Morgan Stanley Bullish on Adani Enterprises: A Prime Infrastructure Play
Morgan Stanley has initiated coverage on Adani Enterprises Ltd (AEL) with an "Overweight" rating, identifying it as the group's premier beneficiary of India's massive infrastructure and capex cycle. With a target price of Rs 3,638, the global brokerage sees an upside potential of 23%, driven by the company's unique ability to incubate and scale diverse industrial businesses.

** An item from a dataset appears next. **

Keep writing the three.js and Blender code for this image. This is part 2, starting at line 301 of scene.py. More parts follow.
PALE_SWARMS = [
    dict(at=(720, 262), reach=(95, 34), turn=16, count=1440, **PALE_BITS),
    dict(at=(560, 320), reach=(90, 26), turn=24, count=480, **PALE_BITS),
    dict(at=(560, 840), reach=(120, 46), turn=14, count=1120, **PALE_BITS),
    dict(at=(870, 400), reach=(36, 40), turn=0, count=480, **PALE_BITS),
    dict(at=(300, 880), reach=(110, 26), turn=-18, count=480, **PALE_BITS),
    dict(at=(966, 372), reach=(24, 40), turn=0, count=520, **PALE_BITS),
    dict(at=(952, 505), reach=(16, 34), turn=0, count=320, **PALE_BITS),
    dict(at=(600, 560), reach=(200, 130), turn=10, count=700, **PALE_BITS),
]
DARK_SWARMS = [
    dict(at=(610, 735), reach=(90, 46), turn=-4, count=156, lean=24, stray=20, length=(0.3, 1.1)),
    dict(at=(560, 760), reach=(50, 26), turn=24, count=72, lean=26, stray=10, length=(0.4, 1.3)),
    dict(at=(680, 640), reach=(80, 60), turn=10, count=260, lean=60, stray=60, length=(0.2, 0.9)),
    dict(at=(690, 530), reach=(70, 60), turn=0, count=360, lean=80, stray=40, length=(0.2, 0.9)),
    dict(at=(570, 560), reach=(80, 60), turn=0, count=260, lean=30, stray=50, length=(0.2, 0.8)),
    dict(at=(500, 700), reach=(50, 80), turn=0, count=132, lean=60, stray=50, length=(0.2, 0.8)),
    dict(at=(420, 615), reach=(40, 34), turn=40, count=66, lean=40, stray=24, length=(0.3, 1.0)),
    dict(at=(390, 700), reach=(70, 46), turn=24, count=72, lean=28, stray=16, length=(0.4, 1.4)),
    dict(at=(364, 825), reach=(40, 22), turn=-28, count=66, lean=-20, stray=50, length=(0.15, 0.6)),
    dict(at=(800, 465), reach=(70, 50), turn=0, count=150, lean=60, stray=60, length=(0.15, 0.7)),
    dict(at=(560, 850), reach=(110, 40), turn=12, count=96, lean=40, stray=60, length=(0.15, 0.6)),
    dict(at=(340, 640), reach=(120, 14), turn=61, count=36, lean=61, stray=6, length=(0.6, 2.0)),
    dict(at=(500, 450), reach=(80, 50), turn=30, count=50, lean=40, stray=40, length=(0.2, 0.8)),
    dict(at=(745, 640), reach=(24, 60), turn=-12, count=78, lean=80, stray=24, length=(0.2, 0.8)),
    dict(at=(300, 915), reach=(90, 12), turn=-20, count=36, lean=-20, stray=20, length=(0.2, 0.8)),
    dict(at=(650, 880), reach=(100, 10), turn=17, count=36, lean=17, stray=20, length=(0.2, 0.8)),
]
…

The "Premier Incubator" Model and Earnings Shift
Morgan Stanley characterizes Adani Enterprises as "India’s premier incubator," noting its successful model of incubation, scaling, monetization, and capital recycling. A significant structural shift is occurring within the company's earnings profile. While the business was heavily focused on trading just four years ago, 80% of AEL’s FY26 EBITDA is now projected to come from core infrastructure and utilities, including airports, roads, data centers, and new energy.

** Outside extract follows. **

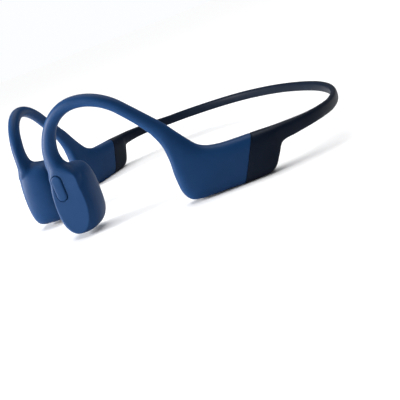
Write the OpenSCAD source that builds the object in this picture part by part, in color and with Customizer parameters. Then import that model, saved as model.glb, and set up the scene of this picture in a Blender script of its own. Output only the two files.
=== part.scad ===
// Behind-the-head bone conduction headphones, at rest on the undersides of the two housings.
// +X is the wearer's left, -Y is the front where the transducer pods hang, +Z is up.
// The band, housings and ear hooks lie on one upright curved sheet. A place on that sheet is
// s (mm along its plan, from the middle of the nape), z (height) and n (outward of the sheet).

/* [Band] */
// Distance of the middle of the nape behind the origin
nape_y = 59.3; // [57:0.1:62]
// Height of the strap's upper edge at the middle of the nape
strap_top = 13.9; // [13.6:0.1:14.8]
// Height of the strap from edge to edge at the nape
strap_h = 4.0; // [3.6:0.1:4.4]
// Thickness of the strap, skin to skin
strap_t = 2.5; // [2.3:0.1:3]
// Distance along the band from the nape to each flexing corner
flex_s = 50; // [46:1:54]
// Length of soft band left to bend at each corner
flex_gap = 1.6; // [1.6:0.1:2.4]

/* [Housing] */
// Height of the two housings
housing_h = 14.9; // [14.6:0.1:15.4]
// Thickness of the housings across the head direction
housing_t = 7.8; // [7.6:0.1:8.6]
// Width of the parting line between the dark rear cap and the blue front shell
seam_gap = 0.1; // [0.06:0.02:0.2]
// Wall under the electronics and battery space
housing_wall = 1.6; // [1.4:0.1:1.7]

/* [Ear hook] */
// Diameter of the hook tube over the ear
hook_d = 4.3; // [4.3:0.1:4.9]
// Diameter of the spring wire inside the band and the hooks
wire_d = 0.9; // [0.7:0.05:1]
// Diameter of the cable beside the spring wire
cable_d = 0.9; // [0.7:0.05:1]

/* [Pod] */
// Width of a transducer pod
pod_w = 15.5; // [15:0.1:16.5]
// Height of a transducer pod
pod_h = 24.6; // [24:0.1:25.4]
// Depth of a pod from its outer facet to its skin contact face
pod_d = 14; // [13.8:0.1:14.5]
// Angle of the pods about the vertical
pod_yaw = 42.5; // [40:0.5:45]
// Lean of the pods, bottom forward
pod_lean = 2; // [0:0.5:4]

/* [Controls] */
// Width of the pill-shaped button on the left pod
button_w = 3.8; // [3.6:0.1:4]
// Length of the pill-shaped button on the left pod
button_l = 9.2; // [8.6:0.1:9.4]
// How far the button stands out of the pod's facet
button_proud = 0.35; // [0.2:0.05:0.5]
// Length of each volume key along the housing
key_l = 4.4; // [4:0.1:4.4]
// Width of each volume key
key_w = 2.4; // [2.2:0.1:2.6]

/* [Hidden] */

// smoothness of true round features
$fn = 40;
// points round a soft section, and steps along the band and hooks
ring_n = 24;
step = 3.4;
// clearance kept round wires and internal parts
gap = 0.1;

skin_blue = [0.10, 0.22, 0.40];
skin_dark = [0.07, 0.10, 0.16];
steel = [0.72, 0.73, 0.75];
board_green = [0.08, 0.32, 0.20];
copper = [0.80, 0.48, 0.25];

// Plan of the sheet from the nape to the temples: arc length and turn of each tangent arc.
plan = [
    [22, 9.2], [30.4, 30.1], [26.6, 31.1], [16.3, 36.8], [11.3, 11],
    [17.7, -1.2], [17.1, 9.6], [12, 11.8], [26.5, 4.5]
];

// Centre line of wire and tube from the housing, over the ear, to the pod, in s and z.
hook_from = [124.5, 11.9, 60];
hook_arcs = [[13.8, 5.7], [19.2, 6.9], [16.4, 46.2], [13.4, 51.5], [12.1, 38.9], [14, 24]];
hook_start = 22;
hook_end = 76;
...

The brokerage forecasts a robust growth trajectory for the FY26–30 period, with revenue and EBITDA expected to grow at CAGRs of 19% and 32%, respectively. Specifically, EBITDA is projected to rise nearly three times from Rs 140 billion in FY26 to approximately Rs 423 billion by FY30.

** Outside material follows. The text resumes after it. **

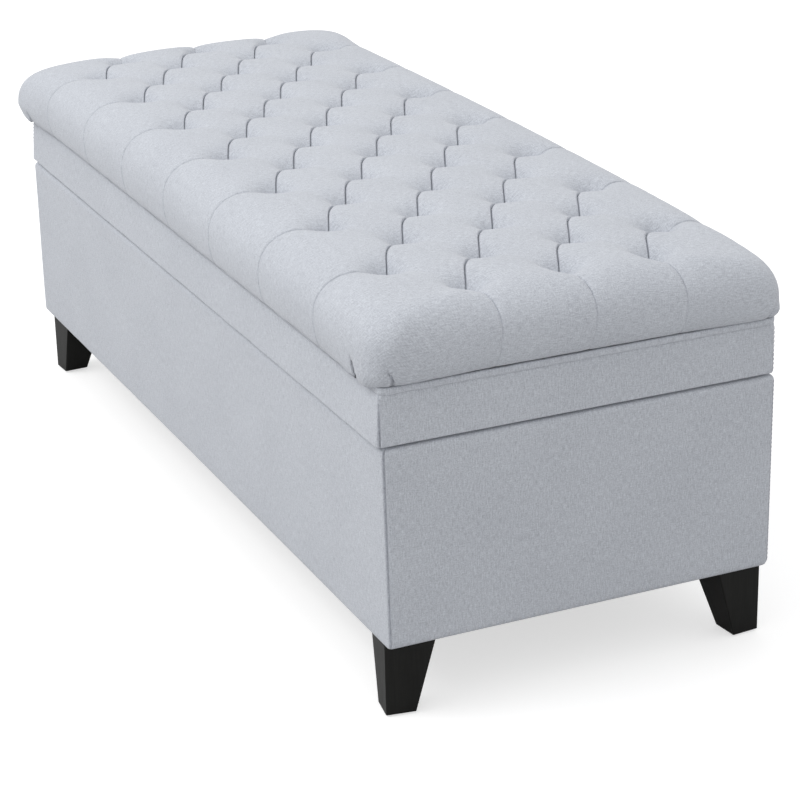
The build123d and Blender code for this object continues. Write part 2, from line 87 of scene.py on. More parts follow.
# %% A socket that can be used in a formula
class Wire:
    """One socket of a material's node tree.  An arithmetic operator adds a Math node and gives its output."""

    def __init__(self, tree, socket=None):
        self.tree = tree
        self.socket = socket

    def add(self, kind, settings=None, inputs=None, out=0):
        """Adds a node: its settings first, then the values or links of its sockets."""
        node = self.tree.nodes.new(kind)
        for name, value in (settings or {}).items():
            if name == "stops":
                for element, (place, colour) in zip(node.color_ramp.elements, value):
                    element.position = place
                    element.color = (*colour, 1.0)
            else:
                setattr(node, name, value)
        for key, value in (inputs or {}).items():
            if isinstance(value, Wire):
                self.tree.links.new(value.socket, node.inputs[key])
            else:
                node.inputs[key].default_value = value
        return Wire(self.tree, node.outputs[out])

    def maths(self, operation, first, second):
        return self.add("ShaderNodeMath", {"operation": operation}, {0: first, 1: second})

    def __add__(self, other):
        return self.maths("ADD", self, other)

    def __mul__(self, other):
        return self.maths("MULTIPLY", self, other)

    def sine(self):
        return self.maths("SINE", self, 0.0)

    def stretched(self, scales):
        """This vector with each of its three numbers scaled."""
        return self.add("ShaderNodeVectorMath", {"operation": "MULTIPLY"}, {0: self, 1: scales})

    def part(self, axis):
        """The X, Y or Z of this vector, as a number."""
        return self.add("ShaderNodeSeparateXYZ", None, {0: self}, out="XYZ".index(axis))

    def noise(self, scale, detail=3.0, roughness=0.5):
        """Soft noise from 0 to 1, read at this vector."""
        inputs = {"Vector": self, "Scale": scale, "Detail": detail, "Roughness": roughness}
        return self.add("ShaderNodeTexNoise", None, inputs)

    def spread(self, low, high):
        """This number from low to high, stretched to 0 to 1 and held there."""
        return self.add("ShaderNodeMapRange", None, {"Value": self, "From Min": low, "From Max": high})

    def mixed(self, first, second):
        """A colour between two, by this number."""
        inputs = {"Factor": self, 6: (*first, 1.0), 7: (*second, 1.0)}
        return self.add("ShaderNodeMix", {"data_type": "RGBA"}, inputs, out=2)


def finish_of(name, uv_name=None):
    """A new material's tree, its Principled shader and the coordinates that its pattern follows."""
    material = bpy.data.materials.new(name)
    material.use_nodes = True
    tree = material.node_tree
    shader = tree.nodes["Principled BSDF"]
    start = Wire(tree)
    if uv_name:
        place = start.add("ShaderNodeUVMap", {"uv_map": uv_name})
    else:
        place = start.add("ShaderNodeTexCoord", out=3)
    return material, shader, place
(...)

FY27: The Critical Earnings Inflection Point
A key highlight of the report is the identification of FY27 as a major inflection year. During this period, several incubated businesses are expected to hit commercial scale simultaneously. Four primary drivers will fuel this growth:
- Navi Mumbai International Airport (NMIA): A "game-changer" expected to significantly boost capacity and connectivity.
- New Energy Scaling: Adani New Industries Ltd (ANIL) is scaling its integrated solar supply chain from 4GW to 10GW by September 2026, supported by roughly Rs 100 billion in capex.
- Road Infrastructure: The commencement of tolling on the Ganga Expressway project is projected to contribute Rs 8.5 billion in EBITDA in FY27.
- Copper Production: Higher utilization in copper smelting, rising from 60% in Q4 FY26 to 80% in FY27, is expected to contribute Rs 22 billion to EBITDA.
Airports and the Non-Aeronautical Growth Lever
The airport business, managed via Adani Airport Holdings Ltd (AAHL), remains a cornerstone of the investment thesis. AAHL currently handles 23% of India’s passenger traffic and 29% of its cargo. Morgan Stanley forecasts airport EBITDA to grow at a 29% CAGR, reaching Rs 141 billion by FY30.
A massive opportunity lies in "non-aeronautical" revenue—income from duty-free, F&B, lounges, and advertising. Currently, Mumbai’s non-aero revenue per passenger is approximately US$4.7, significantly lower than the global benchmark of US$10+. The brokerage expects the revenue mix to eventually flip from a 60:40 (aero to non-aero) ratio to a 40:60 ratio, mirroring mature global hubs like Changi and Heathrow.
Strategic Alignment with National Policy
Beyond traditional infra, AEL is positioned at the intersection of global tech and energy trends. Through the AdaniConneX joint venture, the company is building a 2GW data center portfolio, benefiting from India's low construction costs (US$7.13 per watt vs. the APAC average of US$10.3). Furthermore, AEL’s focus on green hydrogen and solar supply chains aligns directly with India's National Hydrogen Mission and "Atmanirbhar Bharat" initiatives.
Key Takeaways
- Strong Growth Forecast: Morgan Stanley predicts EBITDA will grow 3x from Rs 140bn in FY26 to ~Rs 423bn by FY30.
- Strategic Pivot: The company is successfully shifting from commodity-linked earnings to regulated, high-margin infrastructure and digital assets.
- High Upside Potential: A target price of Rs 3,638 implies a 23% upside, driven by the massive monetization headroom in the airport and new energy sectors.